3 Prior to the merger, Katapult issued a preliminary registration statement projecting originations for 2021 fiscal year would be $402 million and revenue would be $455 million. (Id. at ¶ 61) It reiterated similar projections in April. (Id. at ¶ 69) On June 15, 2021, just two weeks

before the second quarter of 2021 ended, Defendants issued a press release announcing its first quarter results and stating that its anticipated 2021 originations would fall in the range of $375-$425 million and revenue in the range of $425-$475 million—the same ranges announced in April. (Id. at ¶ 10) On August 10, 2021, Katapult issued a press release announcing financial results for the second quarter of 2021, including a net loss of $8.1 million, compared to $5.1 million in net

income for the second quarter of 2020. (Id. at ¶ 11) Katapult further disclosed that it “observed meaningful [negative] changes in both e-commerce retail sales forecasts and consumer spending behavior” and retracted its full year 2021 guidance, claiming it could not “accurately predict our consumer’s buying behaviors for the remainder of the year.” (Id.) During the conference call associated with the financial results, Defendants also revealed that

“with historically high savings rate and low delinquency rates some consumers buoyed by stimulus and a recovering jobs market, we are observing prime providers stretching further down the credit spectrum to capture consumer transactions and our highest score bands, which is negatively impacting our volume.” (Id. at ¶ 12) On this news, Katapult’s share price opened down 40% and ultimately fell $5.47 per share, or more than 56%, to close at $4.26 per share on August 10, 2021, on unusually heavy trading volume. (Id. at ¶ 13)

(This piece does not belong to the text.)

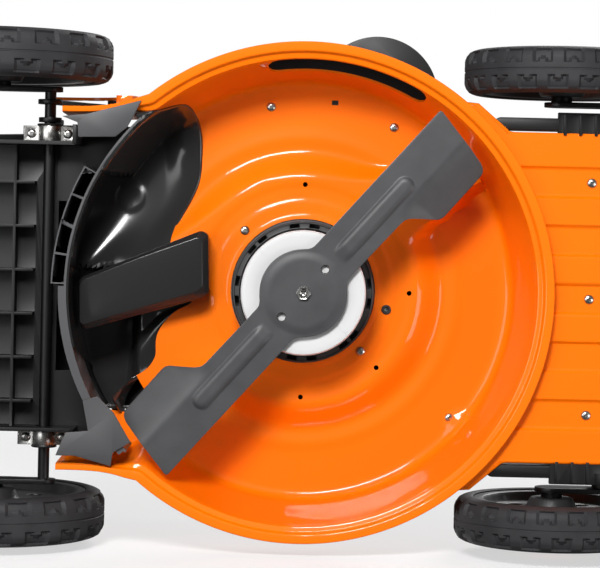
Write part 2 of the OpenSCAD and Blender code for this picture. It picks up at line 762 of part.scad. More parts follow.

4 Plaintiffs have alleged that beginning with its announcement of the business combination and throughout the Class Period, Katapult misrepresented and omitted to state two critical facts about its business: (i) first, the Proxy Statement/Prospectus filed on May 18,

2021 in connection with the business combination between FinServ and Katapult (the “Prospectus”) failed to disclose the most critical risk factor and known trend that Katapult faced — namely, the fact that prime lenders who competed directly with Katapult for customer financing could and would, based on credit market conditions, simply extend credit further down the credit spectrum rather than passing those less desirable customers to Katapult, eating into Katapult’ s target market customers; and (ii) second, the fact that the Company

reiterated that it would achieve its full year 2021 financial guidance on June 15, 2021 notwithstanding existing year-to-date negative financial information undermining that rosy projection. (Id.